Он выпустил ее лицо, рванулся с места, не сводя с нее взгляда, дрожащие его пальцы на ощупь нашли в углу выключатель, мгновенно погас неоновый свет, и тьма объяла библиотеку. «Теперь, — велел он себе. — Если ты не скажешь ей теперь, то будешь жалеть всю свою жизнь. Вечно». Но к страсти и волнению, переполнявшим его и гасившим друг друга, примешивался смутный трепет, желание укрыть ее и защитить. От себя самого.

5

Раскинутые его руки ощупью нашли ее, замершую за стойкой без движения. Он обнял ее в темноте. Но они оказались не друг против друга: его лицо прижималось сбоку к ее лицу, а бедро — к ее округлому бедру. Темнота придала ему смелости, и он поцеловал ее ухо и висок, но не решился повернуть ее к себе лицом и губами своими найти ее губы.

Она застыла в его объятиях, безвольно опустив руки, не сопротивлялась, но и не отвечала ему. Мысли ее почему-то блуждали вокруг мертвого ребенка, родившегося у нее после пяти месяцев беременности. Преждевременные роды сопровождались тяжелыми осложнениями. И после родов врач объявил ей, что она уже больше никогда не сможет иметь детей. А потом наступили долгие мутные месяцы, когда она обвиняла мужа в смерти ребенка, хотя в подобных обвинениях не было смысла и не было для них оснований. Кроме, пожалуй, того, что он переспал с ней в одну из ночей, предшествовавших родам. Она этого не хотела, но уступила ему, потому что всегда, с самого детства, подчинялась всякий раз, когда сталкивалась с сильной волей, особенно когда это была сильная мужская воля. И не потому, что была она покорной по природе своей, а потому, что сильная мужская воля пробуждала в ней всегда некое чувство уверенности, покоя и доверия, а вместе со всем этим — желание отозваться, откликнуться, согласиться.
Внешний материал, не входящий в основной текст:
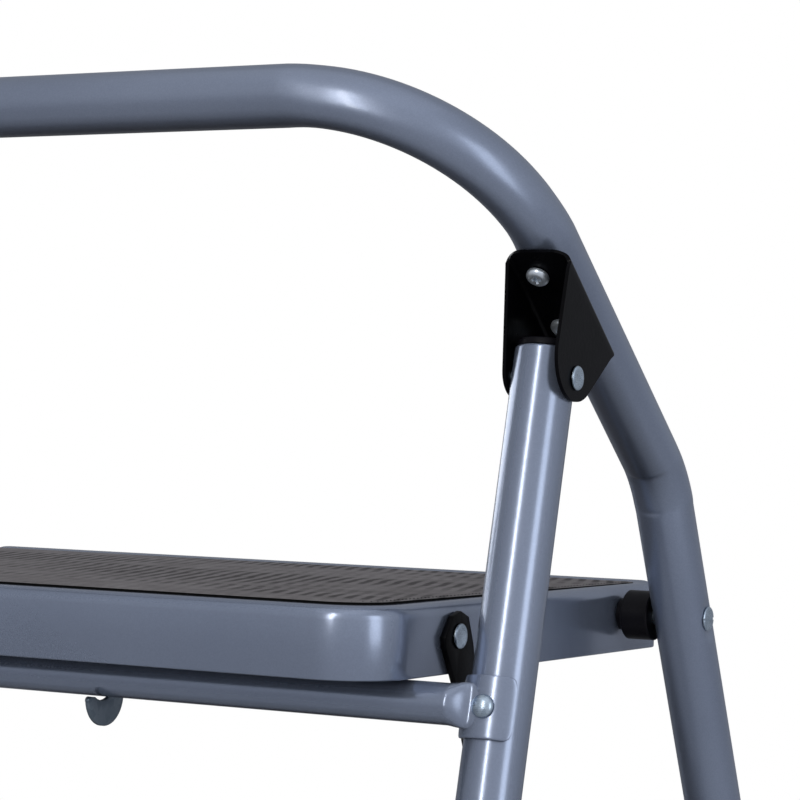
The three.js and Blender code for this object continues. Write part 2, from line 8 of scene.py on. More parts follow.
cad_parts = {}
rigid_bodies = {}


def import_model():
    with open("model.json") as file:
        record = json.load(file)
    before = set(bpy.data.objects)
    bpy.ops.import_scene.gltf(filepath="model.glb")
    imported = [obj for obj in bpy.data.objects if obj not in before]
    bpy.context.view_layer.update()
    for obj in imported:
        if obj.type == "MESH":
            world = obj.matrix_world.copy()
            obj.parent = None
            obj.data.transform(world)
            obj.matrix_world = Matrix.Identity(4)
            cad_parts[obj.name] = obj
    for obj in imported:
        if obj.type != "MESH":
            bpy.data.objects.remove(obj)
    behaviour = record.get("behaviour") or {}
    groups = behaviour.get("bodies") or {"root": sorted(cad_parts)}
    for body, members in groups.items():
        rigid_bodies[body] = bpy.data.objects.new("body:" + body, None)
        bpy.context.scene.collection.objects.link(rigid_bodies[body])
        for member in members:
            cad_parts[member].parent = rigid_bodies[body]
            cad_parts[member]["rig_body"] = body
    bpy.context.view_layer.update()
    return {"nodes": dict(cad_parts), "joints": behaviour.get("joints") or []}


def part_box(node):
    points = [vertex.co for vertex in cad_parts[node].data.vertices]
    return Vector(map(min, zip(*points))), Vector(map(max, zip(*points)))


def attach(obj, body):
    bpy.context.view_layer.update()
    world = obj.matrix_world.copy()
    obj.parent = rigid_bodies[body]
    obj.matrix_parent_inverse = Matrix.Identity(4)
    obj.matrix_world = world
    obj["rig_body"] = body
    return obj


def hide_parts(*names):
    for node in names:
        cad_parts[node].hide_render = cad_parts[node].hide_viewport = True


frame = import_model()

# ---- Places taken from the frame. Metres, +Z up, +Y towards the climber. ----
MM = 0.001
X, Y, Z = Vector((1, 0, 0)), Vector((0, 1, 0)), Vector((0, 0, 1))
SIDES = {"right": 1, "left": -1}
TREADS = ("platform", "middle_step", "lower_step")

joints = {joint["name"]: Vector(joint["pos_m"]) for joint in frame["joints"]}
pivots = {name: joints[name + "_fold"] for name in TREADS}
leg_pivot = joints["rear_frame_fold"]
hook_axis = joints["hook_swing"]


def middle(node):
    """Centre of a CAD piece's box."""
    low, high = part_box(node)
    return (low + high) / 2


TUBE_R = 12.5 * MM
TUBE_END_Z = 12 * MM
LEG_X = middle("rear_foot_right").x
LEG_SLOPE = 0.232
LEG_TOP_ABOVE_HINGE = 10.8 * MM
RAIL_X_AT_PIVOT = 216.1 * MM
RAIL_SPLAY = 0.0155
BEND_ABOVE_PIVOT = 61.7 * MM
SADDLE_Z = {"upper": 649.9 * MM, "lower": 130 * MM}

frame_low, frame_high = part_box("front_frame_tube")
HANDLE_Z = frame_high.z - TUBE_R
HANDLE_Y = frame_low.y + TUBE_R

rail_up = (pivots["platform"] - pivots["lower_step"]).normalized()
leg_up = Vector((0, LEG_SLOPE, 1)).normalized()
leg_rear = Vector((0, -leg_up.z, leg_up.y))


def rail_x(z):
    """Half the distance between the rails' centre lines at a height."""
    return RAIL_X_AT_PIVOT - RAIL_SPLAY * (z - pivots["platform"].z)


def on_rail(side, z):
    """Point of a rail's centre line, or of the middle plane when side is 0."""
    start = pivots["platform"]
    return Vector((side * rail_x(z), start.y + (z - start.z) * rail_up.y / rail_up.z, z))


def on_leg(side, z):
    return Vector((side * LEG_X, leg_pivot.y + (z - leg_pivot.z) * leg_up.y / leg_up.z, z))


BEND_Z = pivots["platform"].z + BEND_ABOVE_PIVOT
bend_point = on_rail(0, BEND_Z)
handle_up = Vector((0, HANDLE_Y - bend_point.y, HANDLE_Z - BEND_Z)).normalized()
handle_rear = Vector((0, -handle_up.z, handle_up.y))

# ---- Material building blocks ----


def node_tree(name):
    material = bpy.data.materials.new(name)
    material.use_nodes = True
    shader = material.node_tree.nodes["Principled BSDF"]
    return material, material.node_tree, shader


def object_coordinates(tree, scale=(1, 1, 1)):
    coordinates = tree.nodes.new("ShaderNodeTexCoord")
    mapping = tree.nodes.new("ShaderNodeMapping")
    mapping.inputs["Scale"].default_value = scale
    tree.links.new(coordinates.outputs["Object"], mapping.inputs["Vector"])
    return mapping.outputs["Vector"]


def noise(tree, vector, scale, detail=3, roughness=0.5):
    texture = tree.nodes.new("ShaderNodeTexNoise")
    texture.inputs["Scale"].default_value = scale
    texture.inputs["Detail"].default_value = detail
    texture.inputs["Roughness"].default_value = roughness
    tree.links.new(vector, texture.inputs["Vector"])
    return texture.outputs["Fac"]


def cells(tree, vector, scale, output="Distance"):
    texture = tree.nodes.new("ShaderNodeTexVoronoi")
    texture.inputs["Scale"].default_value = scale
    tree.links.new(vector, texture.inputs["Vector"])
    return texture.outputs[output]


def ramp(tree, factor, *stops):
    """A colour ramp with (position, grey or colour) stops."""
    node = tree.nodes.new("ShaderNodeValToRGB")
    elements = node.color_ramp.elements
    while len(elements) < len(stops):
        elements.new(0.5)
    for element, (position, color) in zip(elements, stops):
        element.position = position
        element.color = (*color, 1) if isinstance(color, tuple) else (color, color, color, 1)
    tree.links.new(factor, node.inputs["Fac"])
    return node.outputs["Color"]


def feed(tree, socket, value):
    """Gives a socket a link, a colour or a number."""
    if isinstance(value, bpy.types.NodeSocket):
        tree.links.new(value, socket)
    elif isinstance(value, tuple):
        socket.default_value = (*value, 1)
    else:
        socket.default_value = value


def mixed(tree, factor, first, second, blend="MIX"):
    node = tree.nodes.new("ShaderNodeMix")
    node.data_type = "RGBA"
    node.blend_type = blend
    for index, value in ((0, factor), (6, first), (7, second)):
        feed(tree, node.inputs[index], value)
    return node.outputs[2]


def calculated(tree, operation, *values):
    """The result of a calculation on sockets and numbers."""
    node = tree.nodes.new("ShaderNodeMath")
    node.operation = operation
    for socket, value in zip(node.inputs, values):
        feed(tree, socket, value)
    return node.outputs["Value"]


def reach_along(tree, vector, direction):
    """How far a vector reaches along a direction."""
    node = tree.nodes.new("ShaderNodeVectorMath")
    node.operation = "DOT_PRODUCT"
    node.inputs[1].default_value = direction
    tree.links.new(vector, node.inputs[0])
    return node.outputs["Value"]


def ranged(tree, value, low, high, value_low=0):
    """Maps a value from value_low..1 to low..high."""
    node = tree.nodes.new("ShaderNodeMapRange")
    node.inputs["From Min"].default_value = value_low
    node.inputs["To Min"].default_value = low
    node.inputs["To Max"].default_value = high
    tree.links.new(value, node.inputs["Value"])
    return node.outputs["Result"]


def bump(tree, shader, height, strength, distance):
    """Adds relief to a shader, on top of any it has already."""
    node = tree.nodes.new("ShaderNodeBump")
    node.inputs["Strength"].default_value = strength
    node.inputs["Distance"].default_value = distance
    tree.links.new(height, node.inputs["Height"])
    previous = shader.inputs["Normal"].links
    if previous:
        tree.links.new(previous[0].from_socket, node.inputs["Normal"])
    tree.links.new(node.outputs["Normal"], shader.inputs["Normal"])


def settings(shader, **values):
    """Sets a shader's inputs by their names in lower case with underscores."""
    for name, value in values.items():
        shader.inputs[name.replace("_", " ").title().replace("Ior", "IOR")].default_value = value


def facing(tree, z_sign):
    """1 where a face looks straight up (z_sign 1) or down (z_sign -1), 0 where it is upright."""
    normal = tree.nodes.new("ShaderNodeTexCoord").outputs["Normal"]
    return reach_along(tree, normal, (0, 0, z_sign))


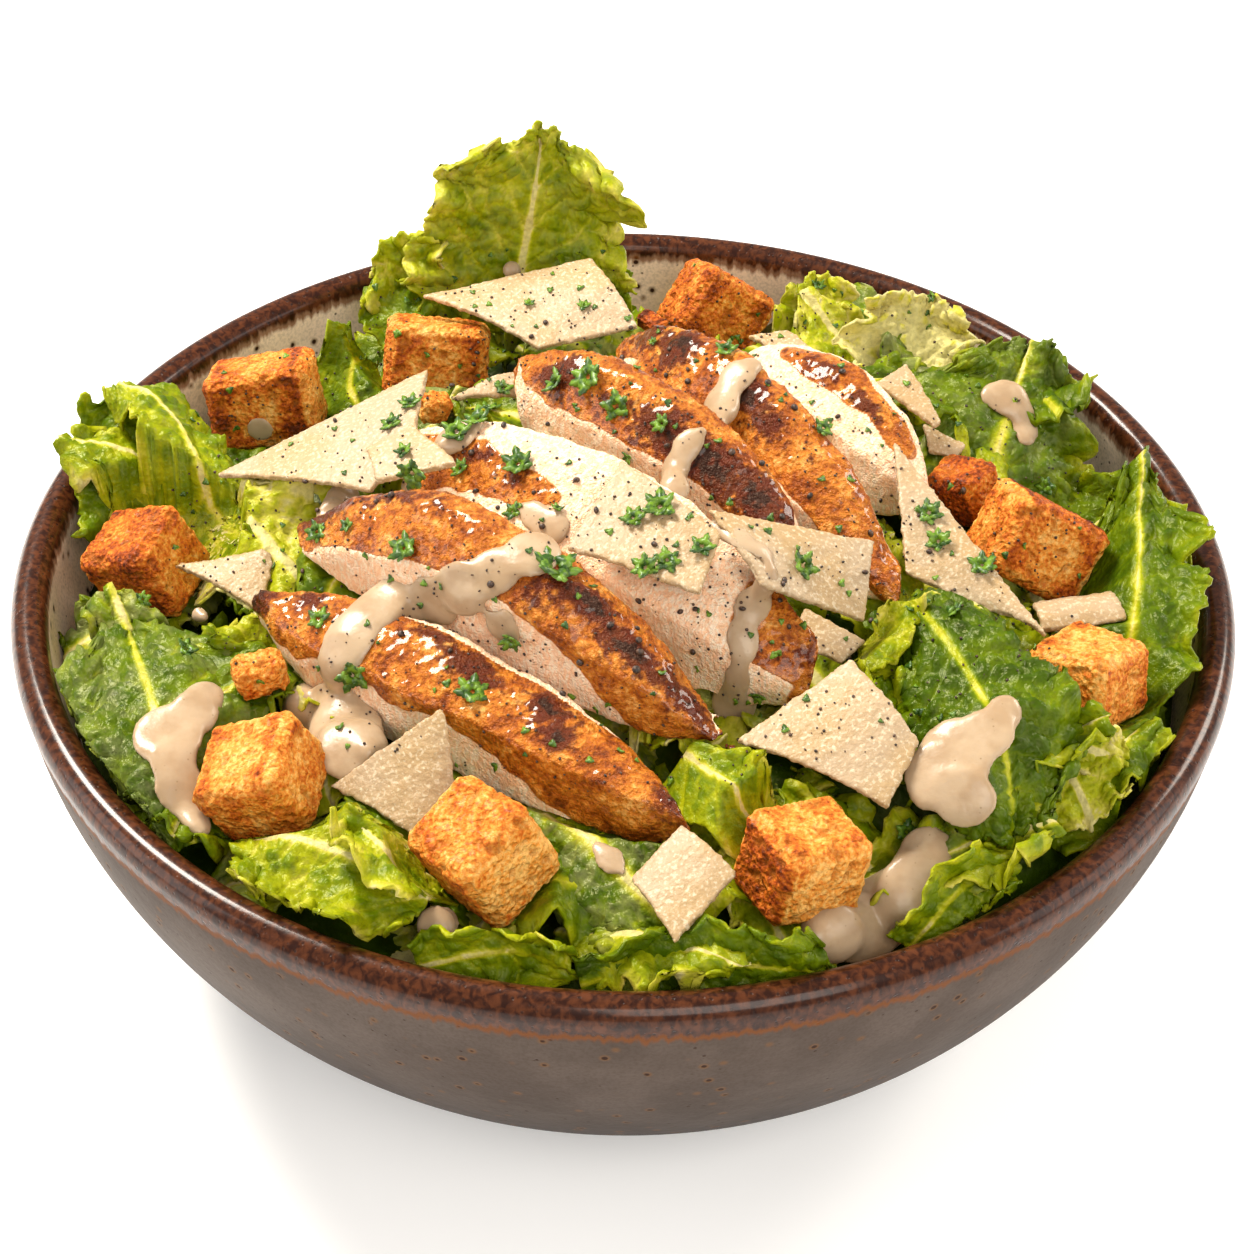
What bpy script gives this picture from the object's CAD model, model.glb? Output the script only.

Сейчас ее держит в объятиях юноша, которого она не поощряет, но и не останавливает. Она стоит не шевелясь, руки повисли, голова опущена, и лишь тихонько постанывает. Коби не мог себе объяснить, что это — стон удовольствия, знакомый ему по кинофильмам, или, возможно, слабый протест. Но необоримая страсть семнадцатилетнего юноши, одержимого фантазиями и не знающего женской любви, побуждала его бедро тесно прижиматься к ее бедру. И поскольку она была на целую голову ниже его, он притянул ее лицо к своей груди и губами прошелся по волосам ее, легко коснулся жарким ртом одной из ее сережек, словно своими нежными поцелуями пытался отвлечь внимание от движений своих бедер. Стыд не уничтожил наслаждение, а, напротив, только усилил его: в этот момент он, Коби, все разрушает, сознает это, но навсегда сокрушает, уничтожает все. Все, что могло еще завязаться между ним и его любимой. Это тотальное разрушение кружило ему голову все сильнее и сильнее, так что рука его ощупью отправилась на поиски ее груди, однако это повергло его в панику, и он оставил свои намерения. Он с новой силой обнял ее за плечи, не прекращая скольжения своего тела по ее округлому бедру, и тут наслаждение вознеслось, взметнулось ввысь, затопило его всего, сотрясая позвоночный столб. Неуемная дрожь в коленках заставила его еще сильнее схватиться за Аду, чтобы не упасть. Он почувствовал, как живот его увлажнился, и поспешил чуть отстраниться от нее, чтобы не испачкать. В темноте стоял он, объятый дрожью, тяжело дыша, очень близко от нее, но не прикасаясь, лицо его пылало, зубы постукивали, словно в ознобе.